Again - very happy that you all have put this together! It's a great implementation for the things you are wanting to do, as far as I can tell. It definitely feels, to me, like you've got a winning product on your hands and that my complaints aren't relevant. I'm just not in your demographic. But if there is any question about "who" you are losing, I can at least give you one point of data to say that I'm averse to any productivity app that doesn't trust me more than the app. And I think your app makes some strong assumptions about what it "needs" and that is a detriment to the end user, no matter how "necessary" it feels.

> Does it even exist in my local repo, or not, until it has been "handled"?

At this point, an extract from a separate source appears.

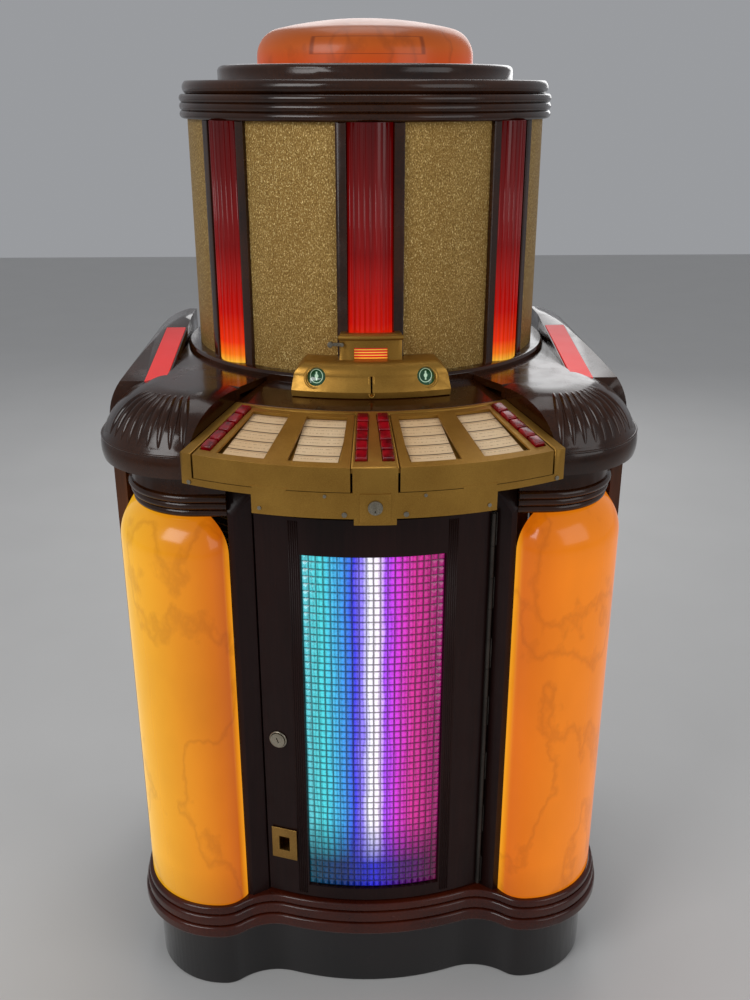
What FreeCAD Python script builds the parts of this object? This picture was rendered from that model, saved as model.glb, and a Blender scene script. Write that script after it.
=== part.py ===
"""Floor-standing console jukebox: cabinet, speaker drum, selector, door and mechanism.

Frame: millimetres, +Z up, front towards -Y, origin under the middle of the footprint.
Curved fronts (door, selector, drum) share one vertical axis, the drum axis, behind the origin.
"""
import FreeCAD, Part
import math
import os

import Sketcher

Vector = FreeCAD.Vector
Rotation = FreeCAD.Rotation
Placement = FreeCAD.Placement
UP = Vector(0, 0, 1)

SIZES = {
    # heights of the main levels
    "plinth_top": 134, "moulding_top": 197, "door_bottom": 203, "door_top": 958, "amber_shoulder": 889,
    "amber_top": 955, "header_top": 1060, "neck_top": 1026, "band_top": 1064, "shoulder_crest": 1140,
    "cheek_crest": 1176,
    "deck_under": 1106, "deck_flat": 1118, "deck_rise": 1134, "ring_top": 1150, "drum_top": 1540,
    "crown_top": 1600, "step_top": 1624, "dome_top": 1700,
    # plan: one axis for drum, selector and door, and the two front corner lobes
    "axis_back": 220, "rear_plane": 350, "lobe_side": 280, "lobe_front": -120, "lobe_radius": 145,
    "knuckle_radius": 54, "dip_radius": 100, "lobe_inner": 232, "shoulder_side": 285,
    "shoulder_front": -95, "shoulder_radius": 160, "side_half_width": 440, "side_front": -75,
    # walls and running gaps
    "board": 19, "thin_wall": 5, "gap": 0.4, "fit_gap": 0.05, "seam": 1.2,
    # drum and crown
    "drum_radius": 315, "cloth_panel": 10, "channel_radius": 322, "pilaster_radius": 331,
    "pilaster_half": 6.6, "channel_half": 9.6, "side_pilaster": 47.8, "drum_back": 335,
    "foot_radius": 337.7, "crown_radius": 328, "crown_rib": 13, "step_radius": 259, "dome_radius": 189, "dome_corner": 46,
    "dome_cap": 62,
    # front door
    "door_radius": 485, "door_board": 22, "door_half": 23.2, "post_gap": 1.0, "window_half": 14.08,
    "window_bottom": 228, "window_top": 894, "rabbet": 10, "glass": 4.8, "hinge_pin": 1.6,
    "knuckle": 3.5, "hinge_lead": 5.2, "lock_height": 536, "lock_angle": -19.9, "lock_barrel": 9,
    "lock_head": 13, "cup_angle": -19.3, "cup_bottom": 281, "cup_top": 348, "cup_width": 48,
    # selector
    "selector_inner": 423, "selector_outer": 570, "selector_half": 31, "selector_slope": 15.8,
    "selector_front": 1076, "selector_bottom": 1026, "skirt_bottom": 996, "tab_bottom": 986,
    "skirt_half": 18.9, "tab_half": 3.2, "cover_start": 3.6, "cover_end": 28.8, "cover_plate": 4,
    "bed_drop": 9, "button_pitch": 25.4, "button_width": 17.5, "button_length": 22,
    "button_rise": 5, "button_travel": 4, "button_rows": 5, "first_row": 444,
    "window_one_start": 5.2, "window_one_end": 13.4, "window_two_start": 17.1, "window_two_end": 25.2,
    "strip_width": 68, "key_height": 1015, "key_barrel": 11,
    # coin housing
    "coin_half_width": 129, "coin_foot": 386, "coin_crest": 1180, "collar_top": 1222,
    "coin_slot_width": 3, "coin_slot_height": 29, "dial_side": 88, "dial_height": 1157,
    # inside
    "shelf_height": 640, "record_radius": 127, "tray_count": 20, "tube_radius": 12.5,
    "speaker_radius": 150,
}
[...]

Yes, we write the virtual branch states into your git repository under refs/gitbutler/[branch] so you have them represented as real git references.

There is not a lot of new terminology. You commit to your branches, push them to GitHub, open PRs, track upstream work. It's really just that you can have more than one of them applied to the same working directory at the same time.

> auto branch naming?

This is only done if you have the AI tools turned on and it's often just a placeholder. We basically want you to be able to use anonymous branches - not having to name them to start them. Think of it as a temporary description if you want, you can as easily rename them as name them in the first place. Also, I rather like them, they're often more descriptively correct than I would have done in the first place.

> doesn't trust me more than the app

This isn't our goal. Our goal is to let you delegate things you don't want to do to us in some cases and make cool things a little simpler so that more people can utilize them. But you have to _opt in_ to the AI stuff, it's not the default. Otherwise they're just called "Virtual Branch 1", etc until you rename them.